General comments: Ethiopia has a reputation for being rough on overlanders. One guy said that when he finally crossed out of the country, he got out of his truck and kissed the ground. In Uganda, we were talking with someone who said, “oh, you drove through Ethiopia? How many rocks were thrown at you?” Our experience wasn’t like that, but it has certainly been the most difficult country we’ve driven in. The roads are fine, but in some places there is a strong anti-foreigner sentiment that manifests in things like kids throwing banana peels or spitting at the car. There were lots of hand gestures that we couldn’t understand but were easy to interpret as less-than-friendly. There is a very strong, entrenched begging culture. Many people (the littlest kids included) would ask for money – the refrain is “farangi, give me money, give money, give money” – and then get upset when we didn’t. One kid made slashing motions across his neck as we passed.
Less threatening, but still tiring, were the many sharp whistles as we drove by, the shouts of “you, you, you” trying to get us to stop (and the angry looks when we didn’t) and people constantly approaching the truck and leaning in to see if we needed “help”. You get the picture. Add that to the general craziness of slow driving on roads filled with people and livestock and it’s physically, mentally, emotionally, and psychologically exhausting.

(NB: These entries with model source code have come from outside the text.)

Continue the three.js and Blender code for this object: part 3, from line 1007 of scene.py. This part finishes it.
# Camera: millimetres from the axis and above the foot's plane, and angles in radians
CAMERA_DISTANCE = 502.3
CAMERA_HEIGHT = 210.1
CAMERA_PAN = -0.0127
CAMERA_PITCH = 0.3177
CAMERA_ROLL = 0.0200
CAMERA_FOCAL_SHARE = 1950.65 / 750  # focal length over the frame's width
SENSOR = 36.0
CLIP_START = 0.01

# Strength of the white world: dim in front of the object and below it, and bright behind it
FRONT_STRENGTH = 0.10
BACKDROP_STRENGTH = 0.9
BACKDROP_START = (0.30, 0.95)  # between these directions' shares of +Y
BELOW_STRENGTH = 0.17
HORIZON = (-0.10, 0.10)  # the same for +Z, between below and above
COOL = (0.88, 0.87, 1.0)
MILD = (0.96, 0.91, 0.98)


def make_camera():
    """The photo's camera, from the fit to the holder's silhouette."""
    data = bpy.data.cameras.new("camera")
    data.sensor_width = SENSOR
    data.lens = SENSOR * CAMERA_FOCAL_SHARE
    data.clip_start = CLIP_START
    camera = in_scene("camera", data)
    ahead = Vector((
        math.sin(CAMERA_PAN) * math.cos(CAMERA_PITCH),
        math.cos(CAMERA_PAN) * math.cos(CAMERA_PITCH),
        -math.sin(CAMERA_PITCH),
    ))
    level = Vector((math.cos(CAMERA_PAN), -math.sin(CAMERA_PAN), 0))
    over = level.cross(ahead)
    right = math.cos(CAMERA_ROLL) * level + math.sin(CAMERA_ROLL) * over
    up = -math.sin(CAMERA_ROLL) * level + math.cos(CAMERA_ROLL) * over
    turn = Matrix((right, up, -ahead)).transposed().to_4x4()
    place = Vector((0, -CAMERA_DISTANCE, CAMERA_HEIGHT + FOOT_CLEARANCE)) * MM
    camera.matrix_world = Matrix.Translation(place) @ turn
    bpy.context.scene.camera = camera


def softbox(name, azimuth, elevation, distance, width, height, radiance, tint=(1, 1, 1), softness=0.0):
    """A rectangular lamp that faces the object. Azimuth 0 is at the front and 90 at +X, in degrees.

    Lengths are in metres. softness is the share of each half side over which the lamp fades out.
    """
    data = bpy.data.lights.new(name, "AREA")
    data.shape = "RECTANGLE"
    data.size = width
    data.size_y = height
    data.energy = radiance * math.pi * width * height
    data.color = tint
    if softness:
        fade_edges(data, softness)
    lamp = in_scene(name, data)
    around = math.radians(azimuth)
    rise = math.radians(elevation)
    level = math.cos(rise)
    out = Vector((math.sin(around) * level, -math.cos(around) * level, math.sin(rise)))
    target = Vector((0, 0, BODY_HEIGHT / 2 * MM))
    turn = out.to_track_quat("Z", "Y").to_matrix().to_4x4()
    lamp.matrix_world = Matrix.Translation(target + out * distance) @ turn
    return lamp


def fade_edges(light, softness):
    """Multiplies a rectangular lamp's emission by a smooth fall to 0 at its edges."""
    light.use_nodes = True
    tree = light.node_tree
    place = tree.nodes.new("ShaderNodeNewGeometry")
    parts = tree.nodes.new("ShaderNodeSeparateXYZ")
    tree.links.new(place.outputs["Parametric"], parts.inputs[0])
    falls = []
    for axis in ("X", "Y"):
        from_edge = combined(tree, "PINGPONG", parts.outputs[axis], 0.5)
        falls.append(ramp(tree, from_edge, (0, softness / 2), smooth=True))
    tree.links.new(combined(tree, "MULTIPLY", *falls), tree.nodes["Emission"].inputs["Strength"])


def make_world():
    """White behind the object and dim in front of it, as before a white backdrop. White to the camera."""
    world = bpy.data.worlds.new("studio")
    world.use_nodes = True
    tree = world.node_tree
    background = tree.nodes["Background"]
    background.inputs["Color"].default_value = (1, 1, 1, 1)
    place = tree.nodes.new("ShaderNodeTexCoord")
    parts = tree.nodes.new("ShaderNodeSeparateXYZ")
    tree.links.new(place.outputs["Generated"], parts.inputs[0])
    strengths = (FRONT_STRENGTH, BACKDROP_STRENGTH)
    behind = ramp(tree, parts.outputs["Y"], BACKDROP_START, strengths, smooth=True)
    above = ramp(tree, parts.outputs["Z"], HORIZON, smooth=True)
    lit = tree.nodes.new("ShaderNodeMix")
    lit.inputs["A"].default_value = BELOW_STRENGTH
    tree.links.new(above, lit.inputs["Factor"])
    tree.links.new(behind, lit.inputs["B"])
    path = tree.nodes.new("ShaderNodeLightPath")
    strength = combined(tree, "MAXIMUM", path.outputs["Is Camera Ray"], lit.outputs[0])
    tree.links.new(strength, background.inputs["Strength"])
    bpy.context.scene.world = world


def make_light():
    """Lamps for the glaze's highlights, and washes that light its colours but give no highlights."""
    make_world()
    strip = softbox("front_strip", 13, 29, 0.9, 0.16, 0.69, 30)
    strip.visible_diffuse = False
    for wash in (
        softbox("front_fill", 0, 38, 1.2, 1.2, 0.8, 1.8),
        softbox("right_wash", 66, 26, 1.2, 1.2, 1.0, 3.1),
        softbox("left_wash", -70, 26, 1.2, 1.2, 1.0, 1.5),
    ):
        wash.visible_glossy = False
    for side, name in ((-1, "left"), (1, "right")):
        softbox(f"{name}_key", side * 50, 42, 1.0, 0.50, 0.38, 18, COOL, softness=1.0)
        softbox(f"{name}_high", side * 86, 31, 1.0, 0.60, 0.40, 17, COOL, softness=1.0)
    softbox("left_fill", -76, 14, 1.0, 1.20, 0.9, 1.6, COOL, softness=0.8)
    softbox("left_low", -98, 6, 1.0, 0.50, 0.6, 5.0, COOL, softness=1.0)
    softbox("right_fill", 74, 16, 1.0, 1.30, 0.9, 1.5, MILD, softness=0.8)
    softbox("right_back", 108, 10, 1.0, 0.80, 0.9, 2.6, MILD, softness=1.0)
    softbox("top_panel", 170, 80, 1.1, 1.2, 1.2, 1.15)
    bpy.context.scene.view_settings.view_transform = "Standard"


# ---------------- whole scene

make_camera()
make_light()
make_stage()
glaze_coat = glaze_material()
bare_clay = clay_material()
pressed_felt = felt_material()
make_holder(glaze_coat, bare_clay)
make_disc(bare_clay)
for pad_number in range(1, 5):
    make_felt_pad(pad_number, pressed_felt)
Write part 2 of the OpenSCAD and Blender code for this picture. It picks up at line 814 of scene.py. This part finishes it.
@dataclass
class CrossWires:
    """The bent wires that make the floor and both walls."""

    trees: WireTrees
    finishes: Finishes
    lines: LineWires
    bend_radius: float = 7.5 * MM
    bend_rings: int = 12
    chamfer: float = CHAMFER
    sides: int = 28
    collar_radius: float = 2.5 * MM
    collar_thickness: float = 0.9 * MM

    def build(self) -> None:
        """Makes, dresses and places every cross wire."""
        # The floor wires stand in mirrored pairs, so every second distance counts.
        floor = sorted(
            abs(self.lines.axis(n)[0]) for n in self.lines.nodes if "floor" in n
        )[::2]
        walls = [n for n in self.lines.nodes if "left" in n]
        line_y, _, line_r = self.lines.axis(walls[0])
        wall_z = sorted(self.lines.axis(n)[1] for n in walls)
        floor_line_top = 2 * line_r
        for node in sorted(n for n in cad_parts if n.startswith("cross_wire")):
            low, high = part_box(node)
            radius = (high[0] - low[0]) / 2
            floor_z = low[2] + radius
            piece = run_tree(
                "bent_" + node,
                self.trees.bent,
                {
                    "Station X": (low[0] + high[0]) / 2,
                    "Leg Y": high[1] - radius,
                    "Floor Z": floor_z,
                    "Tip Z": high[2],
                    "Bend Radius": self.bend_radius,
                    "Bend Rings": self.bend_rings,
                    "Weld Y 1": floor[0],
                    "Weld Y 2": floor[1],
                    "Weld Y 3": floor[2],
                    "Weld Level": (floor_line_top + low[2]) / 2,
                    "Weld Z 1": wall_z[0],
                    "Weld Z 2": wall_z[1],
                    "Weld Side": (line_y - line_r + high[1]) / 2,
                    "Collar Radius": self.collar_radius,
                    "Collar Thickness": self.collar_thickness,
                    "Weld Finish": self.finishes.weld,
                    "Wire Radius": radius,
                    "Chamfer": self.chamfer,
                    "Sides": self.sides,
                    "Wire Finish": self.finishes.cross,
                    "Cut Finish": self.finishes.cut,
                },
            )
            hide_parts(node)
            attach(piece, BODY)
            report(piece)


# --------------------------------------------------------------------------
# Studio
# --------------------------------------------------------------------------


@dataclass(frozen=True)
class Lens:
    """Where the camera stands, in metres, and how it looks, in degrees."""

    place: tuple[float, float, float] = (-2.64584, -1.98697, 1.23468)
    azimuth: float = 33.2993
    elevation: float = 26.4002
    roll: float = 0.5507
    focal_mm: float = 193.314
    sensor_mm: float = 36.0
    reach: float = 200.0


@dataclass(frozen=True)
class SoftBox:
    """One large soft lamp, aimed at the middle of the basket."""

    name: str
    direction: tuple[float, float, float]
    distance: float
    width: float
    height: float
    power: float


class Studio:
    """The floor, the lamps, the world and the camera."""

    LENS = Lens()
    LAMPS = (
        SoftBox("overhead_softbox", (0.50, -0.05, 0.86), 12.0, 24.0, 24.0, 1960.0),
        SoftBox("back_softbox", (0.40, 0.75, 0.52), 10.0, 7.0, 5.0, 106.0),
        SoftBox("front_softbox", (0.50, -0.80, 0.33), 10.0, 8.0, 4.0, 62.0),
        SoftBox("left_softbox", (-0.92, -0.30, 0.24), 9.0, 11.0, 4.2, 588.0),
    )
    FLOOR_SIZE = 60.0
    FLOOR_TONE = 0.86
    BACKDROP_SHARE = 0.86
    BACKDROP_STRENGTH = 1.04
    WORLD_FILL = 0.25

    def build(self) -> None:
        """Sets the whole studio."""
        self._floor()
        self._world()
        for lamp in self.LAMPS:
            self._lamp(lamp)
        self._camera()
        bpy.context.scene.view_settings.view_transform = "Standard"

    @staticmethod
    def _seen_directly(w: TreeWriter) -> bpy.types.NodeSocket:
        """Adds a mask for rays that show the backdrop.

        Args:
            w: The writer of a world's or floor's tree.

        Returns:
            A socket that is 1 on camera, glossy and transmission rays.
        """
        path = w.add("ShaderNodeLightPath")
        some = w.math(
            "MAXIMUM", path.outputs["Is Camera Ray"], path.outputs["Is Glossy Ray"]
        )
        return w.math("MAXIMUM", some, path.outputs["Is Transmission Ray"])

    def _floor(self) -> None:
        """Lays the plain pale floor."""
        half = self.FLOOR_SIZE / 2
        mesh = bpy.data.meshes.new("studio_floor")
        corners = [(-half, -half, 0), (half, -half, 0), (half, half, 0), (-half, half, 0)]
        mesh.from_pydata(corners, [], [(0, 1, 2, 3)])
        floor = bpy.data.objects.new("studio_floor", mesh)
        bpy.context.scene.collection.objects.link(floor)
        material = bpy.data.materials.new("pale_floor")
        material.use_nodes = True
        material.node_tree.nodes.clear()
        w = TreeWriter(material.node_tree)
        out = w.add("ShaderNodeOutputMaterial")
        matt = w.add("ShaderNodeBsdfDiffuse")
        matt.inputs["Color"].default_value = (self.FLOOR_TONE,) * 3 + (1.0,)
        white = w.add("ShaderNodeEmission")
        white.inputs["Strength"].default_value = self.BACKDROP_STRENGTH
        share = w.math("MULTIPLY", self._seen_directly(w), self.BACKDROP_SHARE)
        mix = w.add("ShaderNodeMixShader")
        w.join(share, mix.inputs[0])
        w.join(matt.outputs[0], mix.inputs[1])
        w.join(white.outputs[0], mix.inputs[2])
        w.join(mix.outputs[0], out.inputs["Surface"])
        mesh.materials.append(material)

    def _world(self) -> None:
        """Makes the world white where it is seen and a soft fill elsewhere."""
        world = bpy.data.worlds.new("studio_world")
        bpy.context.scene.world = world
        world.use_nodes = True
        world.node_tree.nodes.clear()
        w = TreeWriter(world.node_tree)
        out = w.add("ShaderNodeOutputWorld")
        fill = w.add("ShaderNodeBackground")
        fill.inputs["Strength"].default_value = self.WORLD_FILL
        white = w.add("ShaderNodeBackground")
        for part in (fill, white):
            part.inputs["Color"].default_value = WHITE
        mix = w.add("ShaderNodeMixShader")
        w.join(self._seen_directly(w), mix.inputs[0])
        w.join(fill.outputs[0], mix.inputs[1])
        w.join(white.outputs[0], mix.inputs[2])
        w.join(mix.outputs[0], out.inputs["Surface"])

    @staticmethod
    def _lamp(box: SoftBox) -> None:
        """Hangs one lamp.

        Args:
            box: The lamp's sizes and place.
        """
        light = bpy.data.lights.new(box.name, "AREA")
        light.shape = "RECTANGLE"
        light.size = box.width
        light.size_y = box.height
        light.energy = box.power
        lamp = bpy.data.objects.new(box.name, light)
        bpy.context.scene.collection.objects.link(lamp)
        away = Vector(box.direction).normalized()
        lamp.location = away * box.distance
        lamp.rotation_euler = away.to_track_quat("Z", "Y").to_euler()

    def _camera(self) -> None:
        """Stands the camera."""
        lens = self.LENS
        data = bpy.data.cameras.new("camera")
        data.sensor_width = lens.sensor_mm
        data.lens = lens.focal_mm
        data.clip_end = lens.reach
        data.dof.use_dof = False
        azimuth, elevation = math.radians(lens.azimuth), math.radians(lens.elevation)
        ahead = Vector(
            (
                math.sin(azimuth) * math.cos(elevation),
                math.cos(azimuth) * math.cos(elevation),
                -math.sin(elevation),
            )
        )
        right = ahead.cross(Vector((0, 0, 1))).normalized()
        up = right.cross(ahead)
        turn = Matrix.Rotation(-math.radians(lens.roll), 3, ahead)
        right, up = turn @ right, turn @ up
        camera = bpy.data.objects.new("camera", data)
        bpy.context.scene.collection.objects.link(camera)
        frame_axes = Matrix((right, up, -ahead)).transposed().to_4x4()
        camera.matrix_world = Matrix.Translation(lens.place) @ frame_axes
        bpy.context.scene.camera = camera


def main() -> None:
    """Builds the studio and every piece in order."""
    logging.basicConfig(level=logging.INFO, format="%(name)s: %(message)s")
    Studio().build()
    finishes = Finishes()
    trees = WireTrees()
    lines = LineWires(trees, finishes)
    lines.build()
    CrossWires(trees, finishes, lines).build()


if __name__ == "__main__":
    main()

All that being said, we don’t regret the drive. The people we could actually meet and talk with were more than kind (see interesting experiences). There is a definite remoteness we noticed in Ethiopians that we don’t feel in other places in Africa, but that reminds me a bit of people who grew up on the east coast in the US. They’re nice, but they’re not going to go out of their way to interact with you, and they’re not going to act like your best friends when they do. We might have felt uncomfortable at times, but we never felt unsafe.